On Sept. 4 in Georgia, after the mass detention of Korean workers, multiple Korean corporations were found to have withdrawn or put on hold investment projects planned in the United States. The U.S. government belatedly moved to contain the fallout with an "investment-friendly" message, but investor sentiment, already chilled, does not appear to be recovering easily. Some analysts say a warning light has turned on for the fulfillment of the $350 billion (about 470 trillion won) pledge to invest in the United States.
The Washington Post (WP) reported on the 1st (local time), citing multiple industry sources including consultants and attorneys based in the United States, that since the "Georgia incident," at least two Korean corporations have scrapped investment projects they had planned in the U.S. At least four companies were said to have extended the suspension period for their U.S. investments, which had been temporarily halted. The consultants and attorneys did not disclose the names of the corporations out of concern it would negatively affect their business relationships with clients.
Experts agreed that the "investment chill" felt on the ground is severe. Tammy Overby, an international business consultant who formerly chaired the U.S.-Korea Business Council under the U.S. Chamber of Commerce, said, "A Korean corporation had been searching for a plant site in the United States but, after the (Georgia incident), shifted course to expand a plant in Korea out of concern about the 'uncertainty' and risks of the U.S. market."

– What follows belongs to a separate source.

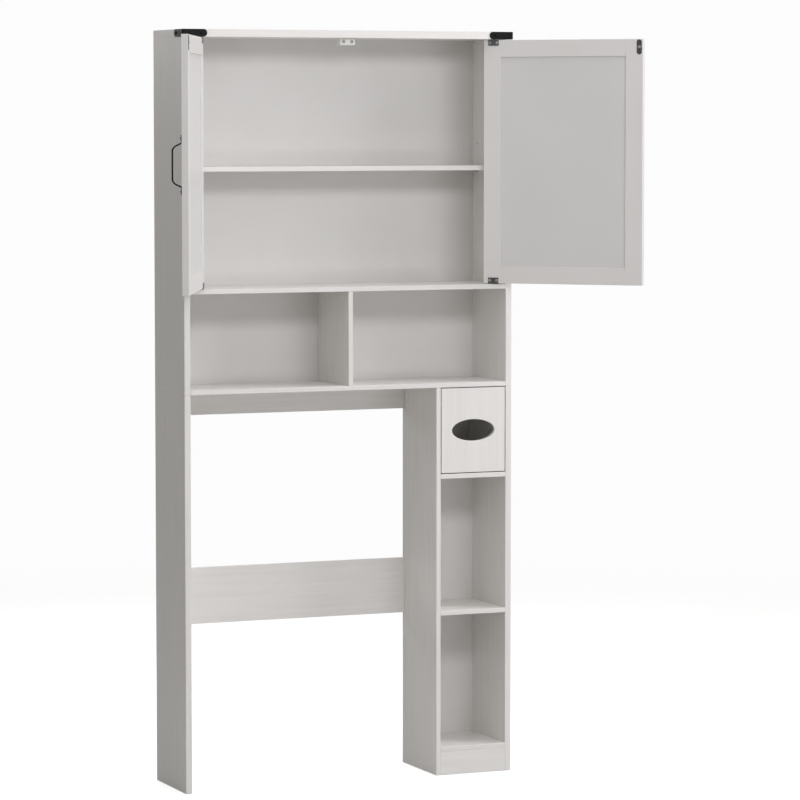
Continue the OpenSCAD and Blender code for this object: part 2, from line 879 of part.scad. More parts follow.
module door_panel() {
    block([stile_w - tongue, panel_y, door_z + door_rail_h - tongue + loose],
          [door_w - stile_w + tongue, panel_y + panel_t,
           door_z + door_h - door_rail_h + tongue - loose]);
}

// Hinge plate: an L whose leg is screwed to the inner face and whose tab lies over the
// door's end and carries the pivot pin
tab_front = 6;                  // how far the tab reaches past the pin
module hinge_plate() {
    difference() {
        union() {
            block([pivot_inset - plate_w / 2, door_t, -plate_h],
                  [pivot_inset + plate_w / 2, door_t + plate_t, tab_t]);
            block([pivot_inset - plate_w / 2, pivot_y - tab_front, 0],
                  [pivot_inset + plate_w / 2, door_t + plate_t, tab_t]);
        }
        translate([pivot_inset, pivot_y, -1]) cylinder(d = pivot_d + loose, h = tab_t + 2);
        for (x = plate_screw_xs)
            translate([x, door_t - 1, -plate_h / 2])
                rotate([-90, 0, 0]) cylinder(d = screw_d + 0.4, h = plate_t + 2);
    }
}

// Places a piece at the door's top end and, turned over, at its bottom end
module at_door_ends() {
    translate([0, 0, door_z + door_h]) children();
    translate([0, 0, door_z]) mirror([0, 0, 1]) children();
}

module hinge_plates() { at_door_ends() hinge_plate(); }

module pivot_pins() {
    at_door_ends() translate([pivot_inset, pivot_y, 0])
        cylinder(d = pivot_d, h = head_gap + bush_l - pin_end_gap);
}

module plate_screws_at() {
    at_door_ends() for (x = plate_screw_xs)
        translate([x, door_t + plate_t, -plate_h / 2])
            rotate([-90, 0, 0]) children();
}

module strike_screw_at() {
    translate([strike_x, door_t + strike_t, door_z + door_h - strike_top_gap - strike_h / 2])
        rotate([-90, 0, 0]) children();
}

// A pill-shaped steel plate that the catch's magnet holds
strike_head_cut = 0.2;
module strike_plate() {
    z_mid = door_z + door_h - strike_top_gap - strike_h / 2;
    half = (strike_h - strike_w) / 2;
    translate([strike_x, door_t, z_mid]) rotate([-90, 0, 0]) linear_extrude(strike_t)
        difference() {
            union() {
                square([strike_w, 2 * half], center = true);
                for (s = [-1, 1]) translate([0, s * half]) circle(d = strike_w);
            }
            circle(d = screw_d + 2 * strike_head_cut);
        }
}

module door_screws() {
    plate_screws_at() screw();
    strike_screw_at() screw();
}

// Handle: a strip bent to a low bow, with flat feet screwed on from outside
handle_x = door_w - handle_inset;
handle_z = door_z + door_h / 2;
arm_slope = 65;                 // an arm's steepest angle
foot_bend = 3;                  // centre-line radius from the foot to the arm
grip_bend = 14;                 // centre-line radius from the arm to the grip
bend_steps = 8;

// The bow's centre line at one end: a tight bend up from the foot, a straight stretch, and
// a wide bend down to the grip
bow_height = handle_rise - handle_t;
wide_bend = min(grip_bend, bow_height / (1 - cos(arm_slope)) - foot_bend - 0.5);
bow_straight = (bow_height - (foot_bend + wide_bend) * (1 - cos(arm_slope))) / sin(arm_slope);
bow_run = (foot_bend + wide_bend) * sin(arm_slope) + bow_straight * cos(arm_slope);
foot_end = -handle_l / 2 + handle_foot;
bow_arm = concat(
    [for (i = [0 : bend_steps]) let (a = arm_slope * i / bend_steps)
        [foot_end + foot_bend * sin(a), foot_bend * (1 - cos(a))]],
    [for (i = [bend_steps : -1 : 0]) let (a = arm_slope * i / bend_steps)
        [foot_end + bow_run - wide_bend * sin(a), bow_height - wide_bend * (1 - cos(a))]]);
bow_half = concat([[-handle_l / 2, 0]], bow_arm);
bow_line = concat(bow_half, [for (i = [len(bow_half) - 1 : -1 : 0])
    [-bow_half[i][0], bow_half[i][1]]]);

// The strip's outline: the centre line moved half its thickness to each side
function unit(v) = v / norm(v);
function bow_normal(i) =
    let (a = bow_line[max(i - 1, 0)], b = bow_line[min(i + 1, len(bow_line) - 1)],
         d = unit(b - a)) [-d[1], d[0]];
function bow_edge(side) = [for (i = [0 : len(bow_line) - 1])
    bow_line[i] + side * handle_t / 2 * bow_normal(i)];
bow_back = bow_edge(-1);
bow_outline = concat(bow_edge(1), [for (i = [len(bow_back) - 1 : -1 : 0]) bow_back[i]]);

module handle_screws_at() {
    for (s = [-1, 1])
        translate([handle_x, -handle_t, handle_z + s * (handle_l / 2 - handle_foot / 2)])
            rotate([90, 0, 0]) children();
}

module handle() {
    difference() {
        translate([handle_x - handle_w / 2, -handle_t / 2, handle_z])
            rotate([0, 90, 0]) rotate([0, 0, 180])
            linear_extrude(handle_w) polygon(bow_outline);
        handle_screws_at() translate([0, 0, -handle_t - 1])
            cylinder(d = screw_d + 0.4, h = handle_t + 2);
    }
}

module handle_screws() { handle_screws_at() screw(); }

module left_hinge_stile() { color(melamine) on_left_door() hinge_stile(); }
module left_meeting_stile() { color(melamine) on_left_door() meeting_stile(); }
module left_top_rail() { color(melamine) on_left_door() top_rail(); }
module left_bottom_rail() { color(melamine) on_left_door() bottom_rail(); }
module left_door_panel() { color(panel_grey) on_left_door() door_panel(); }
module left_hinge_plates() { color(zinc) on_left_door() hinge_plates(); }
module left_pivot_pins() { color(zinc) on_left_door() pivot_pins(); }
module left_strike_plate() { color(zinc) on_left_door() strike_plate(); }
module left_door_screws() { color(zinc) on_left_door() door_screws(); }
module left_handle() { color(black_steel) on_left_door() handle(); }
module left_handle_screws() { color(black_steel) on_left_door() handle_screws(); }

module right_hinge_stile() { color(melamine) on_right_door() hinge_stile(); }
module right_meeting_stile() { color(melamine) on_right_door() meeting_stile(); }
module right_top_rail() { color(melamine) on_right_door() top_rail(); }
module right_bottom_rail() { color(melamine) on_right_door() bottom_rail(); }
module right_door_panel() { color(panel_grey) on_right_door() door_panel(); }
module right_hinge_plates() { color(zinc) on_right_door() hinge_plates(); }
module right_pivot_pins() { color(zinc) on_right_door() pivot_pins(); }
module right_strike_plate() { color(zinc) on_right_door() strike_plate(); }
module right_door_screws() { color(zinc) on_right_door() door_screws(); }
module right_handle() { color(black_steel) on_right_door() handle(); }
module right_handle_screws() { color(black_steel) on_right_door() handle_screws(); }

left_leg();
column_partition();
right_leg();
plinth();
column_bottom();
column_shelf();
paper_box_floor();
column_back();
upper_rail();
lower_rail();
left_side();
right_side();
deck();
compartment_divider();
cabinet_floor();
top_board();
upper_back();
adjustable_shelf();
shelf_pins();
cam_bolts();
cam_locks();
dowels();
left_corner_strap();
right_corner_strap();
strap_screws();
catch_body();
catch_magnets();
wall_bracket();
cabinet_screws();
pivot_bushes();
paper_box_runners();
paper_box_front();
paper_box_left_side();
paper_box_right_side();
paper_box_back();
paper_box_bottom();
left_hinge_stile();
left_meeting_stile();
left_top_rail();
left_bottom_rail();
left_door_panel();
left_hinge_plates();
left_pivot_pins();
left_strike_plate();
left_door_screws();
left_handle();
left_handle_screws();
right_hinge_stile();
right_meeting_stile();
right_top_rail();
right_bottom_rail();
right_door_panel();
right_hinge_plates();
right_pivot_pins();
right_strike_plate();
right_door_screws();
right_handle();
right_handle_screws();
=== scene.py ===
import json
import math

import bmesh
import bpy
import numpy as np
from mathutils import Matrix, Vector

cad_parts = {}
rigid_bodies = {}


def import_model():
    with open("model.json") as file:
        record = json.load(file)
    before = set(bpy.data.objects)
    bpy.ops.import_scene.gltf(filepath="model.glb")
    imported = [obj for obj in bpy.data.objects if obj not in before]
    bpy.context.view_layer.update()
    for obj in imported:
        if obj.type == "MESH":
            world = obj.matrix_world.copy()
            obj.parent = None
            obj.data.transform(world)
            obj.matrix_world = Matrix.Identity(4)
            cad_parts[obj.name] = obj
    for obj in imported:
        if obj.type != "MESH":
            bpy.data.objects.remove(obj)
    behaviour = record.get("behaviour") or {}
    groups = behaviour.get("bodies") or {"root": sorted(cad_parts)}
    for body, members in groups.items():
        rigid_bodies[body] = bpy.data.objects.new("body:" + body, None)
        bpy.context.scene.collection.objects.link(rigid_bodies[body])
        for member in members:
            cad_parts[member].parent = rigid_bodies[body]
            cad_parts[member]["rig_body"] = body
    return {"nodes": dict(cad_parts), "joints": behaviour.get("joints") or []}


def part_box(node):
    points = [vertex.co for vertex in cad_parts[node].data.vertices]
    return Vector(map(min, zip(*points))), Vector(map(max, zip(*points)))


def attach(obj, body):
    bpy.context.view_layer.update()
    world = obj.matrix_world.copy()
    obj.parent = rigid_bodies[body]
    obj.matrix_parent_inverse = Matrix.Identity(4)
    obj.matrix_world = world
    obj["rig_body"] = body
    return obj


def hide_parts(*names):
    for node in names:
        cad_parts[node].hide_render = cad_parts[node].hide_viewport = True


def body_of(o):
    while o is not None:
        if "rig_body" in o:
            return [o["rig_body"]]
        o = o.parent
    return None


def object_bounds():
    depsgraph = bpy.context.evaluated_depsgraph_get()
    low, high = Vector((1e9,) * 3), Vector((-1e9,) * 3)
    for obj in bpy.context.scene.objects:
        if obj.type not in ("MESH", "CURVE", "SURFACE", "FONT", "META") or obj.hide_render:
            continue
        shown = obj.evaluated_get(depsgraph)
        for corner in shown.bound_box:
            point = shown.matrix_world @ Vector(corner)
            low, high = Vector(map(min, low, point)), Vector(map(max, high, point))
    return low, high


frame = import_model()
cad_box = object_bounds()


# ---- Legs and shelves of the lower unit ---------------------------------------------------
# Two tall legs, an inner upright, three small shelves and a plinth, cut from particle board
# and faced with white melamine foil that is pressed with a faint ash grain. Their outer
# edges are taped and eased to a small radius, and cams and dowels hold them together.

EASED_EDGE = 0.0011             # radius of a taped edge
SAME_POINT = 1e-6               # corners closer than this are one
ON_SIDE = 2e-5                  # how far off a side of the box a corner still lies on it
FLAT_ANGLE = math.radians(0.5)  # faces that meet at less than this are one face
HARD_ANGLE = math.radians(30)   # an edge sharper than this is shaded as an edge
CUT_ANGLE = math.radians(50)    # an edge sharper than this can be rounded
MELAMINE_LIGHT = "#EFEDEA"
MELAMINE_DARK = "#E8E6E2"
STREAK_W = 0.011                # width of a grain streak
STREAK_L = 0.260                # length of a grain streak
PORE_W = 0.0009                 # width of a pressed pore, wider than real so that it shows
PORE_L = 0.014                  # length of a pressed pore
PORE_DEPTH = 0.00004            # height of a pressed pore's relief


def linear(code):
    """An sRGB hex code as linear RGBA: each channel c becomes c / 12.92 below 0.04045, and
    ((c + 0.055) / 1.055) to the power 2.4 above it."""
    c = np.array([int(code[i:i + 2], 16) for i in (1, 3, 5)]) / 255
    return (*np.where(c <= 0.04045, c / 12.92, ((c + 0.055) / 1.055) ** 2.4), 1.0)


def add(tree, kind, inputs=None, **settings):
    """Adds a node to the tree, sets its settings, and sets or links each input: a value goes
    on the socket itself and an output socket is linked to it."""
    made = tree.nodes.new("ShaderNode" + kind)
    for key, value in settings.items():
        setattr(made, key, value)
    for key, value in (inputs or {}).items():
        if isinstance(value, bpy.types.NodeSocket):
            tree.links.new(value, made.inputs[key])
        else:
            made.inputs[key].default_value = value
    return made


def new_tree(name):
    """An empty material of that name, and its node tree."""
    material = bpy.data.materials.new(name)
    material.use_nodes = True
    material.node_tree.nodes.clear()
    return material, material.node_tree


def stretched(tree, across, along, grain_axis):
    """Object coordinates divided by a pattern's width on two axes and by its length on the
    grain's axis, so that noise of scale 1 makes streaks of that size."""
    place = add(tree, "TexCoord")
    scale = [1 / across] * 3
    scale[grain_axis] = 1 / along
    return add(tree, "Mapping", {"Vector": place.outputs["Object"], "Scale": scale}).outputs[0]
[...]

Chris Thomas, an immigration attorney at the Denver-based law firm Holland & Hart, also said, "A large Korean IT corporation client dropped its plan to enter the U.S. after this incident." The corporation is instead said to be reviewing options to expand its footprint in Korea or India. Thomas said, "The fallout from this enforcement action is clear," adding, "Japanese and Korean corporations, as well as some other clients, have informed us they will 'put everything on hold for the time being.'"
The incident traces back to Sept. 4. On that day, U.S. Immigration and Customs Enforcement (ICE) agents conducted a sweeping raid on a battery joint-venture plant under construction in Georgia by Hyundai Motor and LG Energy Solution. The plant had been hailed by Georgia Gov. Brian Kemp as "the largest in the state's history" and was a symbolic site of U.S.-Korea economic cooperation. But the raid led to the handcuffed detention of more than 300 Korean workers who had entered on business visitor visas (B-1/B-2), and they were released only after seven days, following negotiations between the two governments. The incident etched "deadly uncertainty" into Korean corporations that had planned sizable U.S. investments.
WP noted that, beyond fear of immigration enforcement, new visa restrictions by the Donald Trump administration are also weighing on investment. In particular, the plan to impose a new $100,000 (about 130 million won) fee on H-1B specialty occupation visas has heightened such anxieties. Jonathan Cleave, CEO of international business consulting firm Intralink, said, "Employees are increasingly reluctant to take U.S. assignments," adding, "This complicates corporations' decision-making processes."
As the situation widened, the White House and President Trump belatedly moved to "put out the fire." White House deputy press secretary Kush Desai issued a boilerplate statement that "President Trump is committed to making the United States the most dynamic and investment-friendly economy." Trump himself also told reporters ahead of recent trade talks that he was "strongly opposed" to the enforcement action carried out by his administration. U.S. Commerce Secretary Howard Lutnick also met last week in Gyeongju with leaders of Korea Inc., including Samsung Electronics, SK Group, Hyundai Motor Group and LG Group, emphasizing a resolution to visa issues.
Some experts say this U.S. effort to soothe concerns is having some effect. Consultant Overby said, "Discussions in recent weeks, especially the just-announced trade deal, are greatly helping to reassure Korean investors." LG Energy Solution, at the center of the incident, also said it resumed business trips in October.
But anxiety remains on the ground. Kurt Tong, former ambassador to the Asia-Pacific Economic Cooperation (APEC), said, "The new trade deal will reassure some investors, but the 'Hyundai incident' still leaves a 'fairly bad aftertaste.'"
In fact, LG Energy Solution confirmed that the Georgia battery plant "will not be able to meet the originally scheduled completion date at the end of 2025." SK On and SK hynix said their projects are proceeding as planned, but Hyundai, Samsung and Hanwha did not respond to WP's inquiries.
Ultimately, experts say fundamental trust will be hard to restore with short-term fixes alone. Citing Intralink CEO Cleave, WP said, "The Georgia enforcement is only one of several reasons corporations hesitate to invest in the U.S.," adding, "The core concern for corporations is the chaotic nature of U.S. governance."